Since getting my Magic Bullet four weeks ago, I haven't eaten solid breakfast food since. No eggs, bacon, sausage or hash browns. I love that stuff but somehow I don't miss it. I guess it's eaier to give up a vice when you have something good with which to replace it. However, I have retained the vice of enjoying coffee in the morning so I still patronize the McDonald's drive-thru for that.
Last Thursday morning at McDonald's for coffee. When I pulled up to the cashier, she said, "Today is your lucky day; the person in the car ahead of you paid for your coffee!" Huh. How about that? I've heard of that happening before but never been on the receiving end or even seen it happen to anyone. I waved at the driver ahead of me who must have been watching the whole thing in their mirror. They waved back before moving on. I pulled up to the pick-up window, they drove off and I never saw them again. It was a nice feeling and I immediately thought I needed to repay the gesture by doing the same thing for some other stranger the very next morning.
That's what I did and these are the (at that point, unwitting) recipients...
Turns out there were two people in the car who were getting full breakfasts. I guess I could have taken the opportunity to prosthelytize at great length about the merits of starting one's day behind a delicious fresh fruit smoothie instead of greasy salt bombs (no offense McDonald's, but that shit is, well, shit) but I haven't been at it long enough to do so and also, nobody likes that. In all, I ended up losing about $10 in the two days combined transactions, but that's okay. It was fun enough to be worth it. I watched the "victims" fall in line behind me, being the only person in the world who knew what was about to happen to them, that a small gesture was about to make their day a little better, at least for a moment. It was very much like pulling a prank, except nobody got hurt or even embarrassed. Yet in spite of that, it was still fun somehow.
I just saw a story yesterday online about a guy who met a soldier at an airport and ended up paying for a weekend's vacation for that soldier and his family. One of the comments on the story was from someone who said they wished they had enough money to do stuff like that. That is a very impressive gesture and I'm sure it was appreciated, but you don't have to do anything on that grand of a scale. You can do something similar for mere pennies.

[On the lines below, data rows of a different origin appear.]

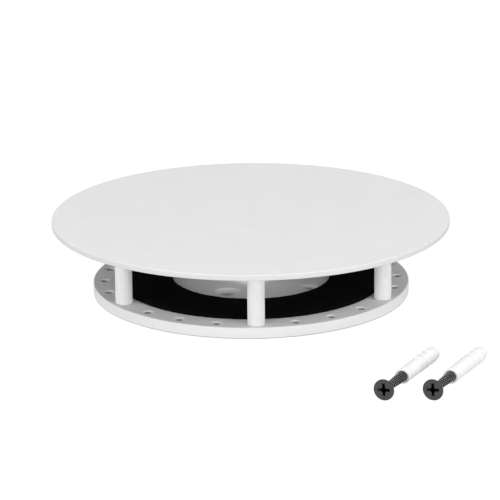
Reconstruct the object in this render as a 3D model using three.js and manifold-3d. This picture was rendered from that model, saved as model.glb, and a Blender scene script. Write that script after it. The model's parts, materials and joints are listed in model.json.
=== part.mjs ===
// Lazy Susan turntable: a thin round platter that turns on a thrust ball bearing at the middle
// of a fixed, screw-down base plate. Six turned posts with nylon glides stand around the base
// plate and steady the platter's rim. Two wall screws in their plugs, the fixings that hold
// the base plate down, lie loose beside it.
//
// Millimetres. +Z is up, z = 0 is the underside of the base plate, and the Z axis is the axis
// that the platter turns about. The front post stands on -Y.

import * as THREE from 'three';
import * as BufferGeometryUtils from 'three/addons/utils/BufferGeometryUtils.js';
import Module from 'manifold-3d';

const wasm = await Module();
wasm.setup();

// ---------------------------------------------------------------- driving dimensions

const PLATTER_RADIUS = 90;
const PLATTER_TOP = 34.5;
const PLATTER_THICKNESS = 2.5;
const PLATTER_UNDERSIDE = PLATTER_TOP - PLATTER_THICKNESS;
const PLATE_EDGE = 0.4; // chamfer on the edges of the platter and the base plate

const BASE_RADIUS = 71.7;
const BASE_THICKNESS = 4.9;

const SEAT_GAP = 0.05; // coat of paint between two faces that are clamped together
const FIT_GAP = 0.15; // radial room around a pin, screw or bush in its hole

// Posts: six of the base plate's 24 holes carry one.
const POST_CIRCLE = 66.5;
const POST_HOLES = 24;
const POSTS = 6;
const POST_RADIUS = 3.8;
const POST_HEIGHT = 25.3;
const POST_EDGE = 0.35;
const POST_HOLE_RADIUS = 1.4;
const POST_HOLE_MOUTH = 2.4;
const POST_HOLE_SINK = 0.35; // depth of the shallow cone at the mouth
const STUD_RADIUS = POST_HOLE_RADIUS - FIT_GAP;
const STUD_LENGTH = 4.2;

// Nylon glides pressed into the tops of the posts.
const GLIDE_RADIUS = 3.2;
const GLIDE_RUNNING_GAP = 0.25;
const GLIDE_STEM_RADIUS = 1.8;
const GLIDE_STEM_LENGTH = 2.6;
const GLIDE_SOCKET_DEPTH = 3.2;

// Felt pad on the base plate.
const PAD_INNER_RADIUS = 35.7;
const PAD_OUTER_RADIUS = 60.2;
const PAD_THICKNESS = 1.8;
const PAD_EDGE = 0.5;

// Holes through the middle of the base plate.
const SCREW_HOLE_CIRCLE = 22.6; // the two wide ones, for the wall screws
const SCREW_HOLE_RADIUS = 3;
const SCREW_HOLE_MOUTH = 5.9;
const SCREW_HOLE_SINK = 1.5;
const PIN_HOLE_CIRCLE = 29.8; // the two small ones
const PIN_HOLE_RADIUS = 1.9;
const PIN_HOLE_MOUTH = 3.65;
const PIN_HOLE_SINK = 0.8;

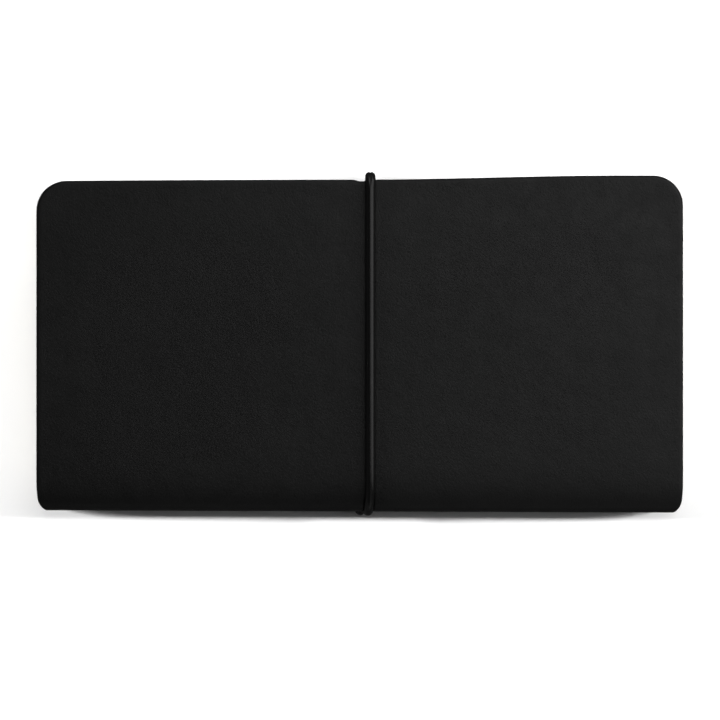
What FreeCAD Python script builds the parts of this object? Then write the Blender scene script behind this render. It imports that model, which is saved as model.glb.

Or less, if you're creative. When I worked at the Sun Dome, I used to look at the ticket manifest prior to a concert and pick twenty or thirty names at random. I'd give those names to Shannon, our production manager, and he would program messages saying "THE SUN DOME WELCOMES _____ TO TONIGHT'S SHOW" that would run on the scoreboards before the concert started. Sometimes those people would seek out a member of management to ask why they were being welcomed and we'd tell them, "we're just happy you're here." Zero dollars spent to make someone's night just a little more special. Pretty solid investment, I thought.